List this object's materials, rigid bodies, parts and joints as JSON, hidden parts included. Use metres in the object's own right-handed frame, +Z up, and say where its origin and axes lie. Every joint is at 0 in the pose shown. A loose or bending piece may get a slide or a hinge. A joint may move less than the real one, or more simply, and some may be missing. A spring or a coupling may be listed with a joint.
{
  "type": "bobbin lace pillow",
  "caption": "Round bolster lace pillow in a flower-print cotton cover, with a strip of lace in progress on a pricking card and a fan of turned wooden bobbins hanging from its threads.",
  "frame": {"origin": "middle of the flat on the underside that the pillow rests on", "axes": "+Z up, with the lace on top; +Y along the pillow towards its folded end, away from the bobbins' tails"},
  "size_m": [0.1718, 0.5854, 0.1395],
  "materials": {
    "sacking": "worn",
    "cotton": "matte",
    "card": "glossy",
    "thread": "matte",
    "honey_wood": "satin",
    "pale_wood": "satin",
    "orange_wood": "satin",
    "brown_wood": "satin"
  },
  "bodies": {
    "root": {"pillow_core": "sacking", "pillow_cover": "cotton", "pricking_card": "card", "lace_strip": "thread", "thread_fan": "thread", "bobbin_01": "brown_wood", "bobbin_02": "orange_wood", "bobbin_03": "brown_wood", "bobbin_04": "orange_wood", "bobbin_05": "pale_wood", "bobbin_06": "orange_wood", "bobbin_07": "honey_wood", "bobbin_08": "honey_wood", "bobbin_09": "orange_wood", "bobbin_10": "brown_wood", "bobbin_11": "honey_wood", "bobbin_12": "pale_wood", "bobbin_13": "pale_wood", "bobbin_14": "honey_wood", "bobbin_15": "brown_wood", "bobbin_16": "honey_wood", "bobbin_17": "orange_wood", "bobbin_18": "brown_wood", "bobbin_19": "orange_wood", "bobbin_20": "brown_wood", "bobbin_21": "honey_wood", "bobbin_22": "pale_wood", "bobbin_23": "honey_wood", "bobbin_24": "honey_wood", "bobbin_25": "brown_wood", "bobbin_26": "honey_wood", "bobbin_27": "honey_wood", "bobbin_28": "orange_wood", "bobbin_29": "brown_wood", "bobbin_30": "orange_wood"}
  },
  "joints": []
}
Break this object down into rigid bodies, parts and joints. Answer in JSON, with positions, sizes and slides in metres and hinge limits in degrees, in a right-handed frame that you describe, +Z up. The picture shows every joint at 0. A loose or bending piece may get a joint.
══════════════════════════════
### EXERCISE DESCRIPTION
All of the records must be retyped exactly as they are.

### RESULT BELOW
List this object's materials, rigid bodies, parts and joints as JSON, hidden parts included. Use metres in the object's own right-handed frame, +Z up, and say where its origin and axes lie. Every joint is at 0 in the pose shown. A loose or bending piece may get a slide or a hinge. A joint may move less than the real one, or more simply, and some may be missing. A spring or a coupling may be listed with a joint.
{
  "type": "bobbin lace pillow",
  "caption": "Round bolster lace pillow in a flower-print cotton cover, with a strip of lace in progress on a pricking card and a fan of turned wooden bobbins hanging from its threads.",
  "frame": {"origin": "middle of the flat on the underside that the pillow rests on", "axes": "+Z up, with the lace on top; +Y along the pillow towards its folded end, away from the bobbins' tails"},
  "size_m": [0.1718, 0.5854, 0.1395],
  "materials": {
    "sacking": "worn",
    "cotton": "matte",
    "card": "glossy",
    "thread": "matte",
    "honey_wood": "satin",
    "pale_wood": "satin",
    "orange_wood": "satin",
    "brown_wood": "satin"
  },
  "bodies": {
    "root": {"pillow_core": "sacking", "pillow_cover": "cotton", "pricking_card": "card", "lace_strip": "thread", "thread_fan": "thread", "bobbin_01": "brown_wood", "bobbin_02": "orange_wood", "bobbin_03": "brown_wood", "bobbin_04": "orange_wood", "bobbin_05": "pale_wood", "bobbin_06": "orange_wood", "bobbin_07": "honey_wood", "bobbin_08": "honey_wood", "bobbin_09": "orange_wood", "bobbin_10": "brown_wood", "bobbin_11": "honey_wood", "bobbin_12": "pale_wood", "bobbin_13": "pale_wood", "bobbin_14": "honey_wood", "bobbin_15": "brown_wood", "bobbin_16": "honey_wood", "bobbin_17": "orange_wood", "bobbin_18": "brown_wood", "bobbin_19": "orange_wood", "bobbin_20": "brown_wood", "bobbin_21": "honey_wood", "bobbin_22": "pale_wood", "bobbin_23": "honey_wood", "bobbin_24": "honey_wood", "bobbin_25": "brown_wood", "bobbin_26": "honey_wood", "bobbin_27": "honey_wood", "bobbin_28": "orange_wood", "bobbin_29": "brown_wood", "bobbin_30": "orange_wood"}
  },
  "joints": []
}
Break this object down into rigid bodies, parts and joints. Answer in JSON, with positions, sizes and slides in metres and hinge limits in degrees, in a right-handed frame that you describe, +Z up. The picture shows every joint at 0. A loose or bending piece may get a joint.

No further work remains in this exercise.